▶ [The request]: Consider the listing below. Extract exactly the lines from the line containing "Model this object in" to the line containing "Model this object as", both included.
[Begin Extracted information]
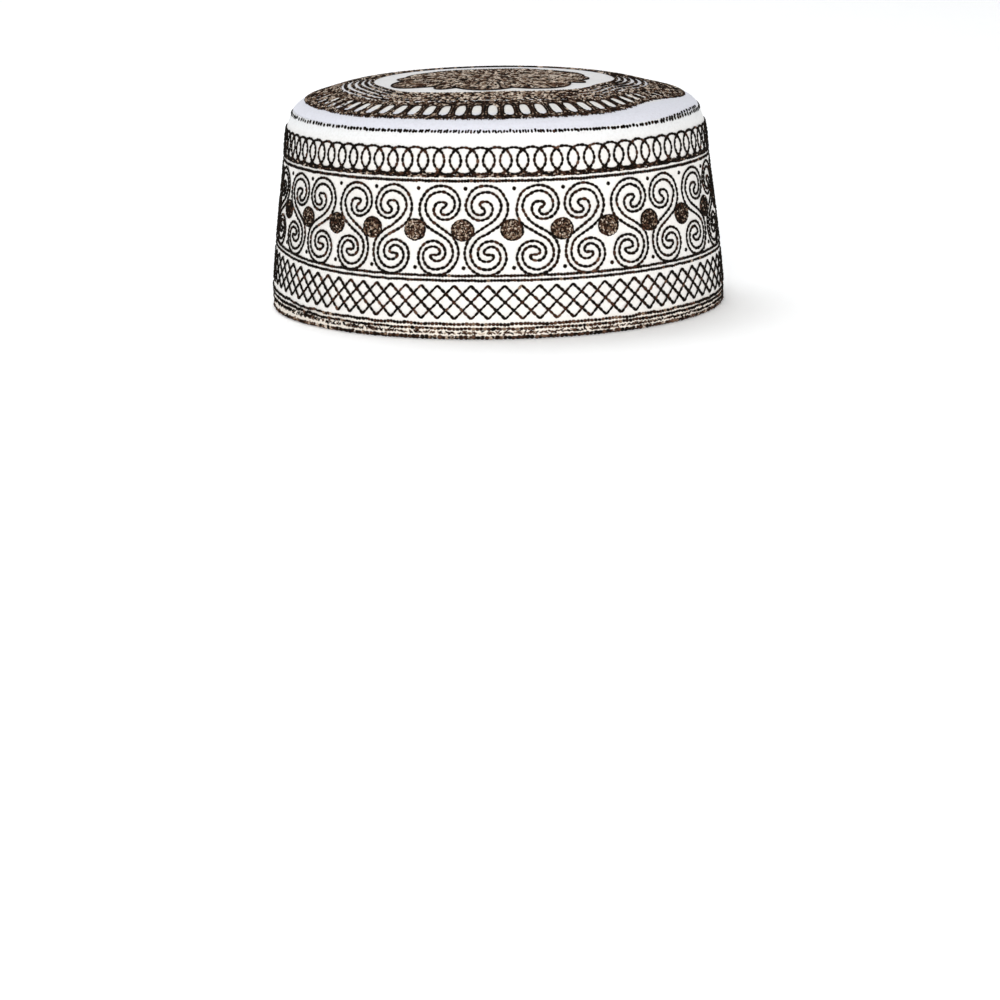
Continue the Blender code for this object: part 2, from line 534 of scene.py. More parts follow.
[End Extracted information]
[Begin Extracted information]
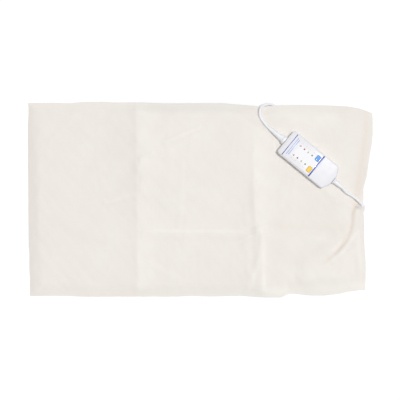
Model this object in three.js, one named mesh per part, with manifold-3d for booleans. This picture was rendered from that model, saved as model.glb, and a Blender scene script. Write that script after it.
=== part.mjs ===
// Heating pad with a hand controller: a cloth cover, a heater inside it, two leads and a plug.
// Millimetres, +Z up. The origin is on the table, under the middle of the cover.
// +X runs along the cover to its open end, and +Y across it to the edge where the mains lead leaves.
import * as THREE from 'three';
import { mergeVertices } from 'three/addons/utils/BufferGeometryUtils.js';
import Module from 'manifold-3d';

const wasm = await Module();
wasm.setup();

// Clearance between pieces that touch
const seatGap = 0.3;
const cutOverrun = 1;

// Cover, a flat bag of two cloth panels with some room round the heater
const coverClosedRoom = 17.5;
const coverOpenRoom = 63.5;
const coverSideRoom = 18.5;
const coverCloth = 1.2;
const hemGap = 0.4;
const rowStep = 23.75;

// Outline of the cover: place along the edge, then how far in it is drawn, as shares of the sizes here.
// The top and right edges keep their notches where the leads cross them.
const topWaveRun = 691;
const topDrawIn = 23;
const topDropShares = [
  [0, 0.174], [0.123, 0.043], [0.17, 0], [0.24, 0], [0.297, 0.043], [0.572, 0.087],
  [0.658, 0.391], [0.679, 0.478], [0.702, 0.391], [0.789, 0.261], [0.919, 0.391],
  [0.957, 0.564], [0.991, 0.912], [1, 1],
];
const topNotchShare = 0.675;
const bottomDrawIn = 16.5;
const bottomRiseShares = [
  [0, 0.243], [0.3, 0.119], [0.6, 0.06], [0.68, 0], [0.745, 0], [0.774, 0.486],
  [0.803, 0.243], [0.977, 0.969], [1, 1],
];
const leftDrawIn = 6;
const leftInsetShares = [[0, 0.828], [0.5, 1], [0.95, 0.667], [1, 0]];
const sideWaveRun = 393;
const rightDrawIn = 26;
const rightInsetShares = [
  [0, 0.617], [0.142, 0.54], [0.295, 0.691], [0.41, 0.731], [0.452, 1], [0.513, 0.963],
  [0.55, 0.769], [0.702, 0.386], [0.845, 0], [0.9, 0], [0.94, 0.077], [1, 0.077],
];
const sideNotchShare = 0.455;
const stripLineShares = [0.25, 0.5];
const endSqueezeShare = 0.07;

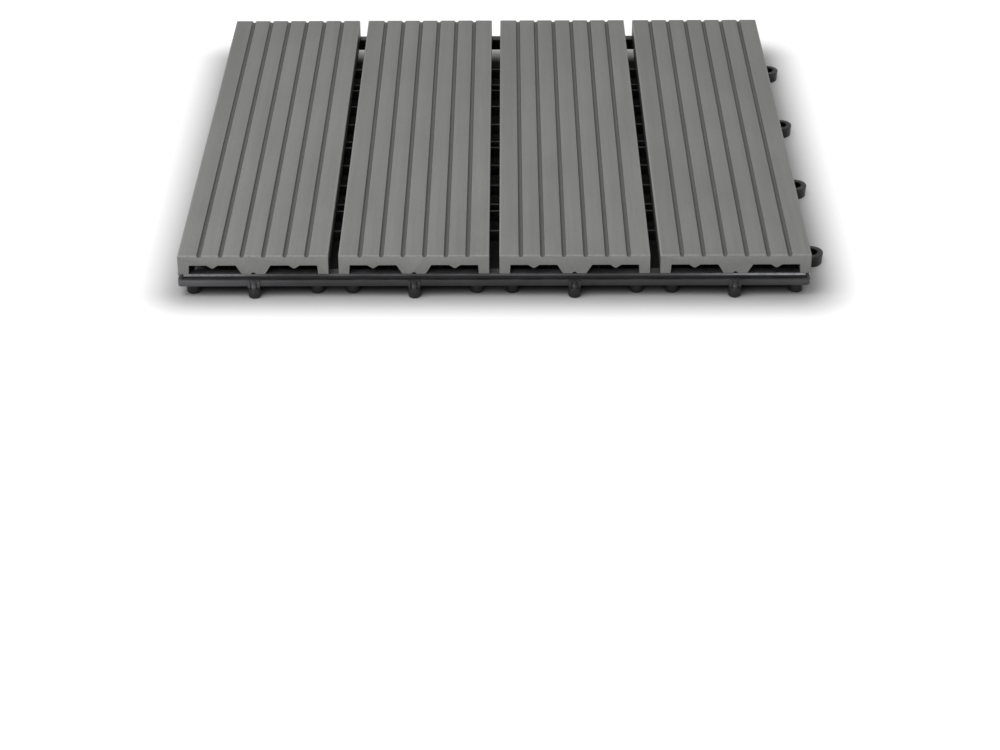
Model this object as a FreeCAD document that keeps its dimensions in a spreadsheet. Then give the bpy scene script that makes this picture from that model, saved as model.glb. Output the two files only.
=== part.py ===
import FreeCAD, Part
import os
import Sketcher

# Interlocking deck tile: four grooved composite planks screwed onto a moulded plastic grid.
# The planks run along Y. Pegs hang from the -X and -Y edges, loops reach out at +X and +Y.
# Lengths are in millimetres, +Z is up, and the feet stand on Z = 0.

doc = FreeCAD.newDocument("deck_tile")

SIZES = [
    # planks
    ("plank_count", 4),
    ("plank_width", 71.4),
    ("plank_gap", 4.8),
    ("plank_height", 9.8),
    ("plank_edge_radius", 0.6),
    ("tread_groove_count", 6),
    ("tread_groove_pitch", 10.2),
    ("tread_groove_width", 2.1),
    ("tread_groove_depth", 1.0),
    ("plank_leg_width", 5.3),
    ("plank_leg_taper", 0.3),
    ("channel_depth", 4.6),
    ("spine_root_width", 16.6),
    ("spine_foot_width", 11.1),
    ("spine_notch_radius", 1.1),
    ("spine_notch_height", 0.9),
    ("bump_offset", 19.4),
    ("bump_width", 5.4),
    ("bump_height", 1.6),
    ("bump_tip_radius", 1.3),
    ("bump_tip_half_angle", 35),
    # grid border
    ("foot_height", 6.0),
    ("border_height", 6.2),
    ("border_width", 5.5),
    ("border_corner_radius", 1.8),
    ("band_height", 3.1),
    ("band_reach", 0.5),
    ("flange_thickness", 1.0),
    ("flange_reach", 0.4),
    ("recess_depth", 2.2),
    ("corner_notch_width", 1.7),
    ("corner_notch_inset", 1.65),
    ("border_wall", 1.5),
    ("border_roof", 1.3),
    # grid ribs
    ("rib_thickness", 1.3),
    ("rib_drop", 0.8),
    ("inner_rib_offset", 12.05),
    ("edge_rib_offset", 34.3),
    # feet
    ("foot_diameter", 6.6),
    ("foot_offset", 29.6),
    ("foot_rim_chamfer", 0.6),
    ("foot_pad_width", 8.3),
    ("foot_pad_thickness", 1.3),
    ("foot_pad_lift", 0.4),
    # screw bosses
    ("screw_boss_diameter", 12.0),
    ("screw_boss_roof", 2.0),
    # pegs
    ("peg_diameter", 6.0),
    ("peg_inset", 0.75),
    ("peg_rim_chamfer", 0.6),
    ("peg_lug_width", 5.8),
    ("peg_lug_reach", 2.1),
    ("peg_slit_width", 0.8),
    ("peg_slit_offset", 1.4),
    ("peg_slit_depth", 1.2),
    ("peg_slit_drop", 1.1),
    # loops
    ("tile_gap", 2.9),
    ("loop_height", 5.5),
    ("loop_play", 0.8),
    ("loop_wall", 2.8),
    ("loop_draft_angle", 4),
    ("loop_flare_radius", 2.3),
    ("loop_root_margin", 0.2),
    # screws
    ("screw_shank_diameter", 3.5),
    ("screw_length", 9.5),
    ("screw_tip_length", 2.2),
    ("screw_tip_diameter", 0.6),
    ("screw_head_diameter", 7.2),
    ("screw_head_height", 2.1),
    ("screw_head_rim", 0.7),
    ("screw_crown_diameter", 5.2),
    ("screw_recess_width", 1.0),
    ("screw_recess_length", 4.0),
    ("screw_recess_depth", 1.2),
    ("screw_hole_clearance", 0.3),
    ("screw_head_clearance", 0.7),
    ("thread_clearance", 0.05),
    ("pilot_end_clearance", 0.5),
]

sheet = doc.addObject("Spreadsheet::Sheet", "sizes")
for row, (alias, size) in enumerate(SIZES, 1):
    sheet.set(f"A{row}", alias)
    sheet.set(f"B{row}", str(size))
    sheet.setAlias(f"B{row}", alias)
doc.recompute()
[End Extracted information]
[Begin Extracted information]
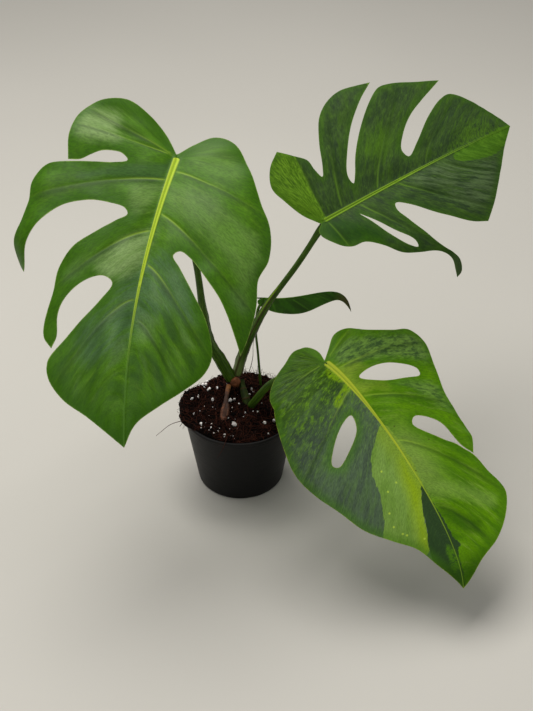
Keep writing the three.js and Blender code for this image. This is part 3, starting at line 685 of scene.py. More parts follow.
[End Extracted information]
▶ [Written response]:
Model this object in three.js, one named mesh per part, with manifold-3d for booleans. This picture was rendered from that model, saved as model.glb, and a Blender scene script. Write that script after it.
=== part.mjs ===
// Heating pad with a hand controller: a cloth cover, a heater inside it, two leads and a plug.
// Millimetres, +Z up. The origin is on the table, under the middle of the cover.
// +X runs along the cover to its open end, and +Y across it to the edge where the mains lead leaves.
import * as THREE from 'three';
import { mergeVertices } from 'three/addons/utils/BufferGeometryUtils.js';
import Module from 'manifold-3d';

const wasm = await Module();
wasm.setup();

// Clearance between pieces that touch
const seatGap = 0.3;
const cutOverrun = 1;

// Cover, a flat bag of two cloth panels with some room round the heater
const coverClosedRoom = 17.5;
const coverOpenRoom = 63.5;
const coverSideRoom = 18.5;
const coverCloth = 1.2;
const hemGap = 0.4;
const rowStep = 23.75;

// Outline of the cover: place along the edge, then how far in it is drawn, as shares of the sizes here.
// The top and right edges keep their notches where the leads cross them.
const topWaveRun = 691;
const topDrawIn = 23;
const topDropShares = [
  [0, 0.174], [0.123, 0.043], [0.17, 0], [0.24, 0], [0.297, 0.043], [0.572, 0.087],
  [0.658, 0.391], [0.679, 0.478], [0.702, 0.391], [0.789, 0.261], [0.919, 0.391],
  [0.957, 0.564], [0.991, 0.912], [1, 1],
];
const topNotchShare = 0.675;
const bottomDrawIn = 16.5;
const bottomRiseShares = [
  [0, 0.243], [0.3, 0.119], [0.6, 0.06], [0.68, 0], [0.745, 0], [0.774, 0.486],
  [0.803, 0.243], [0.977, 0.969], [1, 1],
];
const leftDrawIn = 6;
const leftInsetShares = [[0, 0.828], [0.5, 1], [0.95, 0.667], [1, 0]];
const sideWaveRun = 393;
const rightDrawIn = 26;
const rightInsetShares = [
  [0, 0.617], [0.142, 0.54], [0.295, 0.691], [0.41, 0.731], [0.452, 1], [0.513, 0.963],
  [0.55, 0.769], [0.702, 0.386], [0.845, 0], [0.9, 0], [0.94, 0.077], [1, 0.077],
];
const sideNotchShare = 0.455;
const stripLineShares = [0.25, 0.5];
const endSqueezeShare = 0.07;

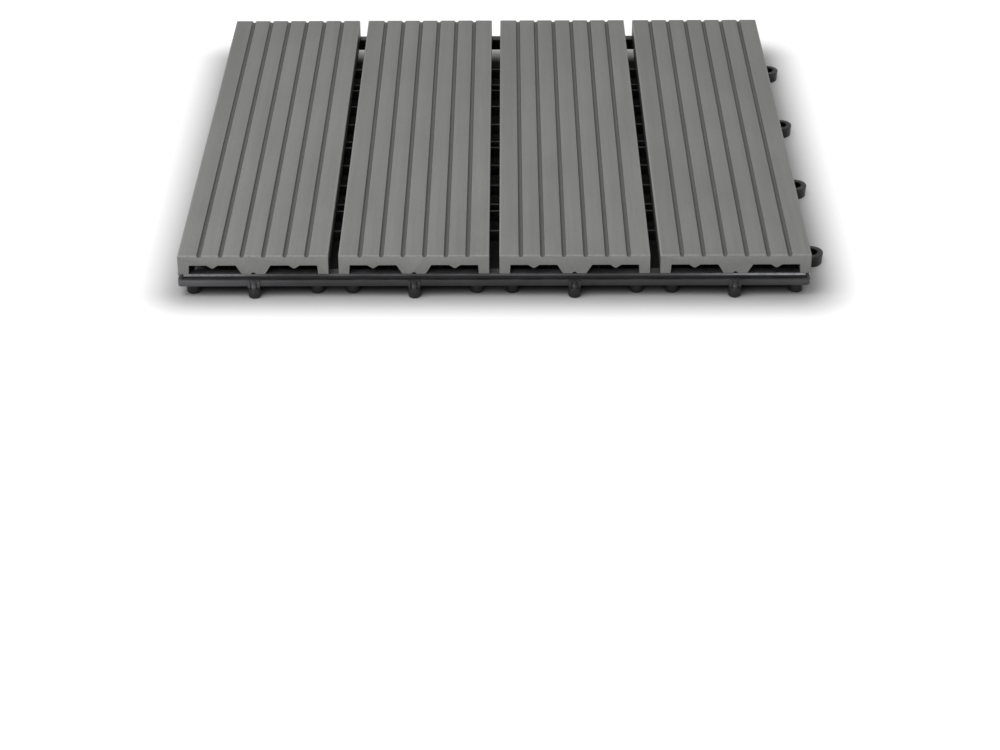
Model this object as a FreeCAD document that keeps its dimensions in a spreadsheet. Then give the bpy scene script that makes this picture from that model, saved as model.glb. Output the two files only.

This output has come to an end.